From an enterprise architecture perspective, future readiness depends on keeping the finance platform governable. That means limiting unnecessary customization, preserving API-based integration patterns, maintaining master data governance, and aligning business intelligence and analytics outputs to trusted finance definitions. In multi-company management scenarios, standardization should be balanced with local compliance needs. Where warehouse operations materially affect finance outcomes, multi-warehouse process alignment should be addressed through inventory valuation, transfer accounting, and reconciliation design rather than left to operational teams alone. The long-term ROI comes from faster close cycles, lower support dependency, stronger compliance posture, and better decision quality, not simply from system activation.
Executive Conclusion
A finance ERP onboarding strategy that accelerates user proficiency after go-live is fundamentally an implementation governance issue. Organizations move faster when onboarding is designed from discovery through hypercare, tied to business roles, validated through realistic testing, and supported by disciplined data, integration, and security decisions.
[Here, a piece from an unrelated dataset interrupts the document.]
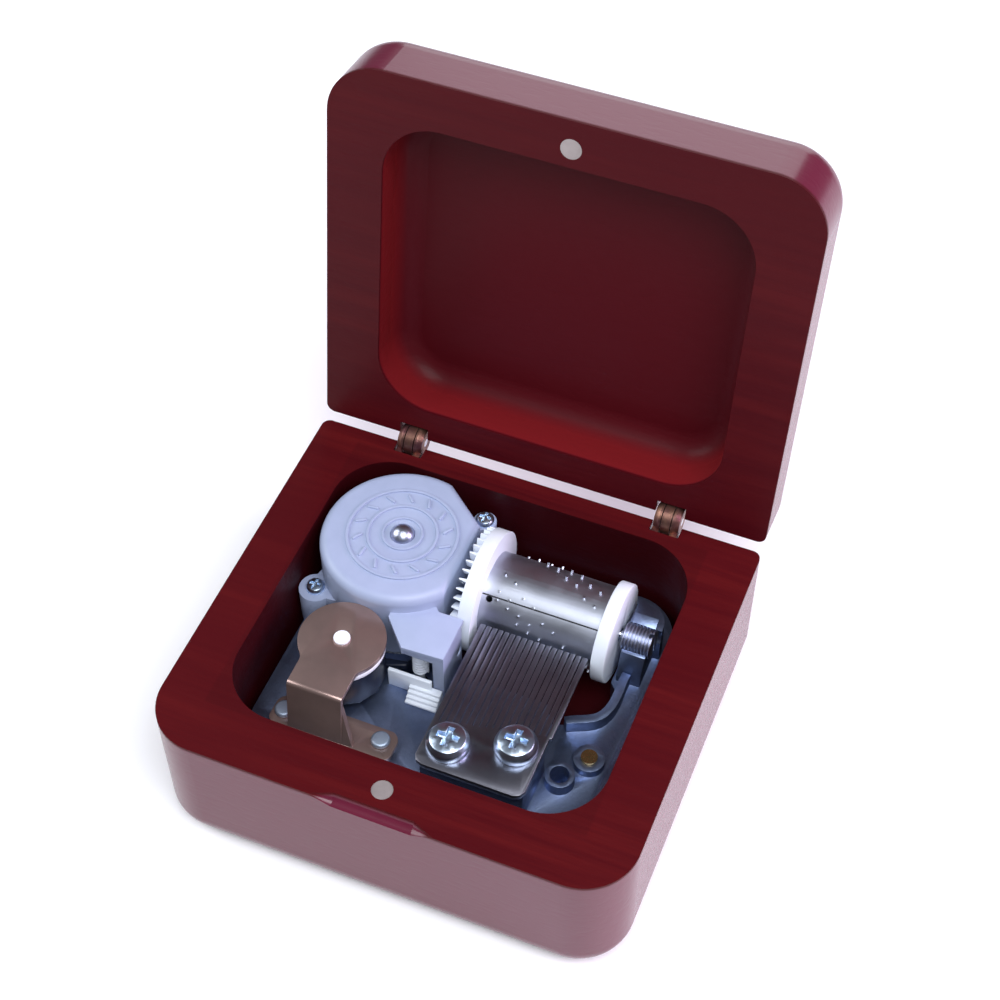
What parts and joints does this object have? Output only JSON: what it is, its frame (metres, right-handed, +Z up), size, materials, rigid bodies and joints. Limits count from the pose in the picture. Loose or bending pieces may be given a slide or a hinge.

In Odoo, the strongest outcomes usually come from configuration-led design, selective automation, careful customization control, and practical use of supporting applications only where they solve a defined finance problem. Executive teams should insist on clear ownership across process design, master data, access control, issue resolution, and continuous improvement. They should also treat hypercare as a managed business capability with measurable outcomes, not a temporary project afterthought. For ERP partners, consultants, and enterprise leaders, the recommendation is straightforward: build onboarding into the implementation architecture, govern it like a financial control program, and support it with the right cloud and operational model. That is how go-live becomes the start of proficiency rather than the start of disruption.